Personally I fall into the second category. There is no reason why technology is going to magically solve all of our problems at once, because technology doesn't work like that. What science and technology are good at doing is solving one problem at a time, and even that depends on the people and engineers of the world to actually
implement said solution. There isn't going to be some great "mind uploading" where we all go to centers and are "raptured up" into some great mind collective in the computers. What we are going to see instead (assuming we got the virtual route) is the gradual augmentation of the current brain. Piece by piece we'll learn how a specific part works, and how to replace it when it starts to break down. The line between "outside computer" and "inside brain" will become increasingly blurred, until we won't even be able to tell when we've crossed the boundary line between the two. Society might resist it at first, but the number of people who turn to brain augmentation or replacements will slowly increase, and it's number and the number of people who were born after it existed increases it will gradually be accepted as a common thing. There's no clear delineation or dichotomy anywhere in the idea, just the slow and steady march of both progress and society together.

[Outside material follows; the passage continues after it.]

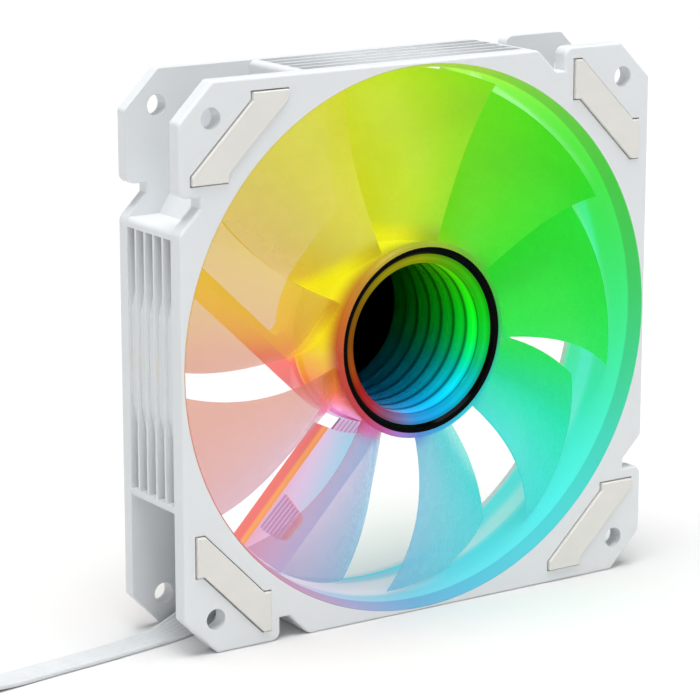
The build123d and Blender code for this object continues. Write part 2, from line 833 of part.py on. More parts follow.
def motor_plug():
    """The four-way plug, with the two guide ribs that fit over a header's tab."""
    body = plug(MOTOR_ROUTE, MOTOR_WAYS, 10.6, 4.6, 11.6)
    end = MOTOR_ROUTE[-1]
    for side in (-1, 1):
        rib = Pos(end[0] + 6.8, end[1] + side * 2.3, 5.0) * Box(8.0, 1.0, 1.2)
        body += rib
    return body


def light_plug():
    """The three-way plug, in a housing four pitches wide."""
    return plug(LIGHT_ROUTE, LIGHT_WAYS, 10.3, 3.2, 13.0)


def fan_pieces():
    """Every piece that is drawn round the fan's axis, by name."""
    pieces = {"frame": frame(), "rear_disc": rear_disc()}
    corners = ("top_left", "top_right", "bottom_right", "bottom_left")
    for turns, corner in enumerate(corners):
        pieces["front_pad_" + corner] = corner_pad(turns, "front")
        pieces["rear_pad_" + corner] = corner_pad(turns, "rear")
        pieces["coil_" + str(turns + 1)] = spun(coil(), 90 * turns)
    pieces.update(
        bearing_tube=bearing_tube(),
        bearing_sleeve=bearing_sleeve(),
        oil_seal=oil_seal(),
        retaining_clip=retaining_clip(),
        thrust_plate=thrust_plate(),
        stator_core=stator_core(),
        insulator_front=insulator("front"),
        insulator_rear=insulator("rear"),
        circuit_board=circuit_board(),
        light_chips=light_chips(),
        driver_chip=driver_chip(),
        hall_sensor=hall_sensor(),
        small_parts=small_parts(),
        solder_joints=solder_joints(),
        channel_ribbon=channel_ribbon(),
        impeller=impeller(),
        rotor_yoke=rotor_yoke(),
        ring_magnet=ring_magnet(),
        shaft=shaft(),
        shaft_boss=shaft_boss(),
        bezel_ring=bezel_ring(),
        half_mirror_window=half_mirror_window(),
        diffuser_ring=diffuser_ring(),
        rear_mirror=rear_mirror(),
    )
    return pieces


def cable_pieces():
    """Every piece that lies on the surface that the fan stands on, by name."""
    pieces = {
        "ribbon_hank": ribbon_hank(),
        "hank_tie": hank_tie(),
        "split_sleeve": split_sleeve(),
        "motor_plug": motor_plug(),
        "light_plug": light_plug(),
    }
    cords = {
        "ribbon_cable": (RIBBON_ROUTE, RIBBON_WAYS),
        "motor_lead": (MOTOR_ROUTE, MOTOR_WAYS),
        "light_lead": (LIGHT_ROUTE, LIGHT_WAYS),
    }
    for name, (route, ways) in cords.items():
        pieces[name], path = flat_cord(route, ways)
        expected = path.length * ways * WAY_PITCH * RIBBON_THICK
        print(name, "radii", [round(radius, 1) for radius in corner_radii(route)])
        print(name, "length", round(path.length, 1), "volume", round(pieces[name].volume, 1),
              "section by length", round(expected, 1))
    return pieces


def main():
    os.makedirs("parts", exist_ok=True)
    for name, shape in fan_pieces().items():
        lifted = group([Pos(0, 0, HALF) * solid for solid in shape.solids()])
        export_step(lifted, "parts/" + name + ".step")
    for name, shape in cable_pieces().items():
        export_step(shape, "parts/" + name + ".step")


main()
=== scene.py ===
"""A lit case fan with an infinity mirror in its hub, dressed over its solids."""

import logging
import math
from collections.abc import Sequence
from dataclasses import dataclass, field
from enum import Enum

import bmesh
import bpy
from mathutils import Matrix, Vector


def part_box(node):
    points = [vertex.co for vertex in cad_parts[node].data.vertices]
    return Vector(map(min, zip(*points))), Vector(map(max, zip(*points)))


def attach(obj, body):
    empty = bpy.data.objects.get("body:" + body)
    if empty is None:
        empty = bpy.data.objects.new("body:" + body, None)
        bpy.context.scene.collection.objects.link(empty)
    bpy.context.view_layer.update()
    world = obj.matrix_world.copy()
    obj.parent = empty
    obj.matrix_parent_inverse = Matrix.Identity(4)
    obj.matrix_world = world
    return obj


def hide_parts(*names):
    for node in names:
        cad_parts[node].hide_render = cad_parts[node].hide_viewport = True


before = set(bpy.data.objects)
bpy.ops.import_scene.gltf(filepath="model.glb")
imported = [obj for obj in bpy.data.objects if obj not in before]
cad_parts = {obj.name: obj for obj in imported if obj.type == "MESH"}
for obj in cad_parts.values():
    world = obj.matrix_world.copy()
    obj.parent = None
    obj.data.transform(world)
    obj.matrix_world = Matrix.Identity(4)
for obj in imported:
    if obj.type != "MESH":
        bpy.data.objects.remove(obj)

LOG = logging.getLogger("case_fan")
MM = 0.001
HOUSING = "housing"

Colour = tuple[float, float, float]
Point = tuple[float, float, float]
Socket = bpy.types.NodeSocket


def tone(red: int, green: int, blue: int) -> Colour:
    """A display colour of 0 to 255 as the linear colour that shaders take.

    Args:
        red: The red share.
        green: The green share.
        blue: The blue share.

    Returns:
        Linear red, green and blue from 0 to 1.
    """
    def linear(share: int) -> float:
        """One channel, by the display's own curve."""
        value = share / 255
        return value / 12.92 if value <= 0.04045 else ((value + 0.055) / 1.055) ** 2.4

    return linear(red), linear(green), linear(blue)


def grey(level: float) -> Colour:
    """A level as an even grey."""
    return (level, level, level)


def toned(colour: Colour, factor: float) -> Colour:
    """A colour made darker, or lighter as far as white."""
    return tuple(min(1.0, factor * share) for share in colour)


# ---------------------------------------------------------------- shader sheets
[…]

A similar modern example might have been the development and spread of the phone. When phones first came out the very idea of being able to call someone up and talk to them was a radical one, and many people claimed that it would never catch on even. Yet phones continued to spread, and their accessibility to all broadened. Eventually we got the "mobile phone", and the first people began to take their phones with them. This lead to further push back from society, as we can see present in how often it's considered rude to check your phone while eating with others or similar things. Yet we're reaching the point where everyone has a phone with them at all times, and even things like younger groups of friends eating together often spend a fair portion of their time checking their phones and remaining in contact with their much broader social circle. I wouldn't say that at any point there was some great change between the "unpure" who couldn't contact each other except when face to face or through waiting days for a letter to be delivered and the "pure" who can contact with others around the globe nearly at the speed of thought, yet we can observe plainly that at some point a "human" moved to being someone who has gained a sort of "telepathy", being able to communicate with others whenever they want, regardless of both sender and recipient's actual physical locations. In much the same way we'll never be able to draw a line between the "nonuploaded" who are much identical to our current definition of "human" and the "uploaded", who can do things like travel around the globe in moments, think faster, or not suffer from aging.